Generally, arrival time assessments are based on the distance to port and the mean speed of the ship. Our service takes into account the wind, wave, and current conditions during the trip and the effects that they have on the speed.


Upon arrival of a ship in the harbor a quay needs to be free for offloading of for example containers or bulk products. For this purpose a time slot has been requested and hinterland transport arranged by for example barges or trains and trucks. A ship failing to arrive in time results in infra-structure not being used or last minute reallocation of resources.


To optimize marine transport the current ship position has to be monitored and time to harbour estimated. The latter is influenced by MetOcean conditions along the planned shipping route and requires accurate weather forecasts and ship response parameters.

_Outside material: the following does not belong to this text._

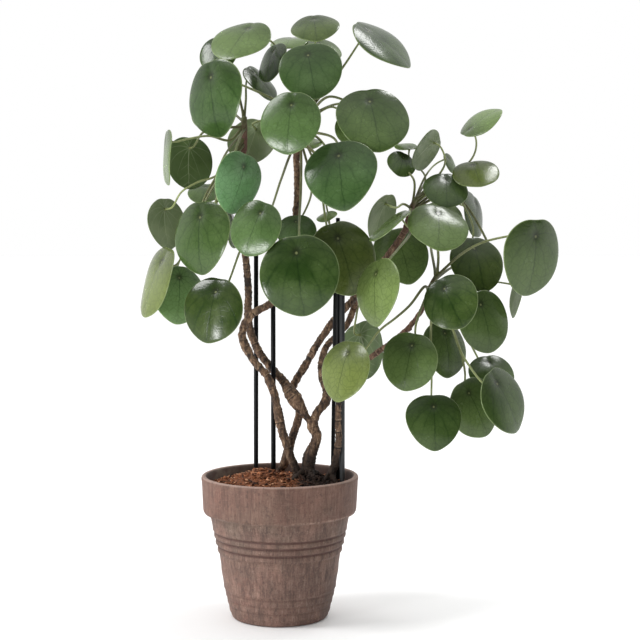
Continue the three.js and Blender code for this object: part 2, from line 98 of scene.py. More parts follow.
# Leaves: crown, x, z and depth of the middle, width, the way the upper side faces, the way the
# tip points from the front (x, z), narrowing toward the tip, points that the stalk passes, and
# how light and how bluish the green is.
leaves = [
    ["B", -47, 690, -30, 74, [-.22, -.66, .72], [-.45, -.75], .0, [[-10, 687, 30]], 0.5, 0.3],
    ["A", -74, 673, 12, 50, [-.3, -.85, .4], [-.1, -1], .05, [], 0, 0.3],
    ["B", -79, 620, -50, 93, [-.68, -.73, 0], [.12, -1], .1, [[-20, 624, -18], [-48, 636, -28]], 0.1, 0.5],
    ["A", -84, 603, 25, 48, [-.2, -.8, .55], [-.5, -.8], .05, [], 0.3, 0.3],
    ["B", -10, 663, 0, 51, [-.72, -.55, .35], [-.2, -1], .05, [], 0, 0.3],
    ["A", -23, 638, 18, 52, [.66, -.45, .58], [.6, -.7], .05, [[-41, 617, 8]], 0.1, 0.3],
    ["B", 37, 653, -50, 76, [-.05, -.93, .36], [.18, -1], .1, [], 0.15, 0.5],
    ["B", 42, 705, -10, 59, [-.1, -.62, .78], [.1, -.9], .0, [], 0.1, 0.1],
    ["B", 50, 678, 36, 50, [.2, -.6, .77], [.4, -.8], .0, [], 0.4, 0.3],
    ["B", 11, 687, 46, 46, [-.1, -.4, .9], [-.3, -.9], .0, [], 0.5, 0.3],
    ["B", 12, 591, -95, 76, [-.3, -.93, .15], [-.1, -1], .02, [], 0.3, 0.5],
    ["B", -34, 567, 45, 60, [.2, .9, -.35], [-.3, -.9], .05, [], 0.6, 0.1],
    ["B", 123, 685, -10, 84, [.52, -.5, .69], [.79, -.61], .05, [[73, 653, -8]], 0, 0.3],
    ["B", 112, 595, -70, 90, [.15, -.85, .5], [.2, -1], .05, [[58, 621, -22]], 0.2, 0.3],
    ["B", 89, 583, 10, 46, [0, -.9, .3], [.2, -1], .05, [[62, 609, 0]], 0.4, 0.3],
    ["B", 73, 528, -101, 88, [-.2, -.92, .3], [.1, -1], .2, [[65, 571, -45]], 0.1, 0.6],
    ["C", 175, 557, 10, 53, [-.75, .5, .42], [-.7, -.7], .05, [[198, 541, 24]], 0, 0.1],
    ["C", 146, 541, 20, 36, [.3, -.8, .5], [-.3, -1], .0, [[161, 520, 4]], 0.2, 0.3],
    ["C", 151, 562, 35, 28, [0, -.35, .94], [-.5, .3], .0, [[174, 526, 34]], 0.5, 0.3],
    ["C", 205, 541, 40, 28, [.8, -.45, .4], [.5, -.8], .1, [], 0.2, 0.3],
    ["A", -136, 549, -50, 66, [-.975, -.22, .02], [0, -1], .02,
     [[-60, 569, 4], [-84, 574, -8], [-108, 571, -28]], 0.5, 0.3],
    ["A", -109, 542, 10, 63, [-.55, .82, -.1], [0, -1], .05, [[-90, 580, -8]], 0, 1],
    ["A", -137, 469, 20, 62, [-.78, .6, -.1], [.1, -1], .1,
     [[-74, 528, 4], [-100, 518, 2], [-118, 507, -2]], 0.3, 0.1],
    ["A", -95, 453, -60, 88, [-.62, -.78, .08], [0, -1], .12, [], 0.2, 0.4],
    ["A", -50, 518, -70, 75, [.72, -.67, -.15], [-.3, -1], .12, [], 1, 1],
    ["B", -30, 464, -100, 68, [-.4, -.87, .2], [-.37, -.93], .03, [[12, 551, -14], [1, 521, -44]], 0.3, 0.5],
    ["A", -91, 506, 64, 40, [0, -.6, .8], [-.2, -1], .05, [], 0.2, 0.3],
    ["A", -149, 400, -20, 88, [-.85, -.43, .3], [-.35, -1], .05, [], 0.7, 0],
    ["A", -122, 385, 30, 72, [.5, -.8, .25], [0, -1], .08, [], 1, 0.6],
    ["A", -81, 366, -70, 79, [-.4, -.88, .15], [-.2, -1], .03,
     [[-51, 549, -9], [-50, 500, -12], [-46, 443, -16], [-50, 431, -24]], 0, 0.1],
    ["A", -58, 466, 0, 55, [.95, -.2, .2], [0, -1], .05, [], 0.2, 0.3],
    ["B", 23, 408, -120, 97, [-.15, -.97, .1], [.12, -1], .03,
     [[25, 557, -13], [25, 509, -16], [23, 470, -50]], 0, 0.3],
    ["B", 20, 460, -20, 48, [0, -.85, .5], [.1, -1], .0, [[38, 510, 2], [30, 484, 4]], 0.3, 0.5],
    ["B", 76, 428, -60, 90, [.45, -.88, .15], [.3, -.95], .05, [[50, 540, -20], [52, 493, -30]], 0.3, 0],
    ["B", 56, 478, -8, 26, [-.3, -.4, .87], [.3, -.9], .05, [[46, 530, 2]], 1, 0.3],
    ["C", 121, 477, -30, 60, [-.82, .5, .36], [-.3, -1], .1, [], 0.4, 0.1],
    ["E", 147, 431, 56, 70, [.3, -.9, .3], [.3, -1], .15,
     [[182, 434, 0], [176, 462, 50], [156, 468, 84]], 0.5, 0.3],
    ["C", 116, 387, -104, 82, [-.83, -.55, .15], [0, -1], .18,
     [[157, 459, -30], [143, 440, -60], [130, 424, -84]], 0.8, 0.2],
    ["E", 190, 466, -80, 74, [.15, -.72, .67], [-.05, -1], .03, [[190, 430, -44]], 0.5, 0.3],
    ["C", 199, 510, -20, 55, [.1, -.75, .65], [0, -1], .0, [], 0.1, 0.3],
    ["C", 235, 530, -10, 56, [-.1, -.6, .79], [.2, -.9], .0, [], 0.4, 0],
    ["C", 241, 591, -10, 56, [-.5, -.42, .76], [.8, .58], .03, [[229, 545, 22]], 0.6, 0.3],
    ["C", 233, 480, 40, 57, [.86, -.45, .2], [-.1, -1], .08, [[196, 500, 30]], 0, 0.3],
    ["C", 237, 421, -6, 70, [.35, -.88, .35], [.2, -1], .08,
     [[192, 508, 2], [211, 503, -8], [224, 484, 0], [232, 462, 12]], 0.1, 0.1],
    ["E", 303, 429, -70, 94, [.6, -.78, -.17], [-.08, -1], .08,
     [[216, 431, -50], [240, 445, -58], [270, 453, -64]], 0.3, 0.3],
    ["E", 284, 381, -20, 50, [.98, .1, -.15], [-.1, -1], .1, [[216, 418, 24], [250, 402, 46]], 0.7, 0.3],
    ["E", 205, 375, -110, 68, [-.35, -.88, .25], [.4, -.9], .06, [], 0, 0.2],
    ["C", 245, 352, -50, 75, [.5, -.85, .15], [.25, -1], .06,
     [[205, 507, 8], [222, 492, 6], [238, 468, 16], [254, 430, 30], [250, 390, 10]], 0.3, 0.3],
    ["E", 155, 304, -100, 70, [-.35, -.9, .15], [-.2, -1], .06, [[176, 383, -44], [163, 347, -76]], 0.4, 0.3],
    ["E", 199, 319, -40, 68, [.6, -.75, .2], [.1, -1], .08, [], 0.3, 0.3],
    ["E", 77, 293, -130, 75, [-.68, -.7, .3], [-.25, -1], .1,
     [[173, 393, -52], [156, 371, -64], [138, 355, -78], [120, 341, -92]], 0.7, 0],
    ["D", 100, 317, 96, 70, [.72, .68, -.12], [.2, -1], .08, [[98, 396, 86], [92, 360, 84]], 0, 1],
    ["E", 185, 231, -100, 67, [.1, -.95, .2], [.03, -1], .2,
     [[181, 371, -66], [181, 330, -72], [182, 290, -80]], 0.1, 0.3],
    ["E", 234, 248, -60, 72, [.5, -.85, .15], [.4, -.9], .06,
     [[208, 340, -56], [216, 318, -58], [222, 290, -58]], 0.4, 0.3],
    ["E", 269, 257, -90, 81, [.7, -.65, .3], [.45, -.9], .03,
     [[206, 345, -72], [213, 325, -76], [222, 306, -80]], 0.1, 0.3],
    ["E", 254, 289, -16, 56, [.1, -.75, .65], [.2, -1], .03, [], 0.2, 0.3],
    ["C", 131, 468, -76, 60, [-.6, -.16, .78], [-.77, -.64], .05, [], 0.5, 0.3],
    ["B", 36, 566, 28, 30, [0, -.45, .89], [.3, -1], .05, [], 1, 0.3],
    ["A", -92, 462, 70, 66, [-.3, .85, .4], [-.2, -1], .08, [], 0.3, 0.3],
    ["B", 8, 596, 80, 58, [-.2, .8, .5], [-.2, -1], .08, [], 0.3, 0.3],
    ["B", 112, 600, 66, 66, [.3, .8, .5], [.2, -1], .08, [], 0.3, 0.3],
    ["B", 74, 528, 70, 66, [.3, .9, .2], [.1, -1], .08, [], 0.3, 0.3],
    ["D", 76, 424, 130, 70, [0, .95, .3], [.1, -1], .08, [], 0.3, 0.3],
    ["D", 22, 408, 70, 72, [-.4, .85, .3], [0, -1], .08, [], 0.3, 0.3],
    ["C", 194, 470, 74, 54, [.3, .9, .3], [.1, -1], .08, [], 0.3, 0.3],
    ["E", 207, 376, 40, 54, [.3, .9, .2], [.1, -1], .08, [], 0.3, 0.3],
]
rods = {  # x at the ground, depth y, foot, top, radius, lean to the right
    "rod_far_left": [-28.7, 50, 67, 450, 2.8, 0],
    "rod_left": [-7.8, 24, 67, 420, 2.9, -0.002],
    "rod_back_right": [63.1, 30, 122, 450, 2.5, 0.015],
    "rod_mid_right": [69.5, 14, 124, 476, 2.5, 0],
    "rod_front_right": [74.8, 6, 140, 440, 3, 0],
}
pot = {
    "height": 168, "floor": 9, "band": 44, "foot": 57.5, "bandFoot": 91.6, "rim": 93.8,
    "wall": 6.5, "soil": 157, "segments": 128, "insideFoot": 52, "insideBend": 77,
    # outside of the body from the foot up: height, radius; it widens in small steps
    "steps": [
        (2.5, 58), (9, 60.4), (14.5, 61.2), (17.5, 62.6), (22.5, 63.3), (26, 64.8), (31.5, 65.6), (36, 67.3),
        (60, 70.5), (75, 72.2), (79, 74.6), (84.5, 74.4), (88, 77), (93.3, 76.8), (96.5, 79), (101.3, 78.9),
        (104.5, 80.6), (122, 83.2),
    ],
    # height, on a knot of the steps above, and the depth, and the half width and strength of the painted shade in the
    # groove
    "grooves": [
        (84.5, 0.9, 1.7, 0.85), (93.3, 0.9, 1.7, 0.85), (101.3, 0.9, 1.6, 0.85),
        (14.5, 0.2, 1.2, 0.3), (22.5, 0.2, 1.3, 0.3), (31.5, 0.2, 1.3, 0.4),
    ],
}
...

To predict ship arrival time the effect of wind, waves and currents on its velocity is determined. Assessment of ship response parameters is based on actual shipping data and MetOcean conditions and does not require a dedicated complex physical model of the ship’s hydrodynamic behaviour. The technology combines near real-time ship data, MetOcean forecasts and the ship response parameters to predict sailing times. Ship position and speed are monitored using AIS technology. Historic AIS data and MetOcean data are analysed to assess ship speed related to ambient waves, wind and currents.

The technology will increase efficiency in the maritime transport sector and ports. The service enables optimized use of harbour infrastructure and increase throughput capacity including use of hinterland connections.

The service is provided to support the maritime transport sector, ship owners and seaport authorities.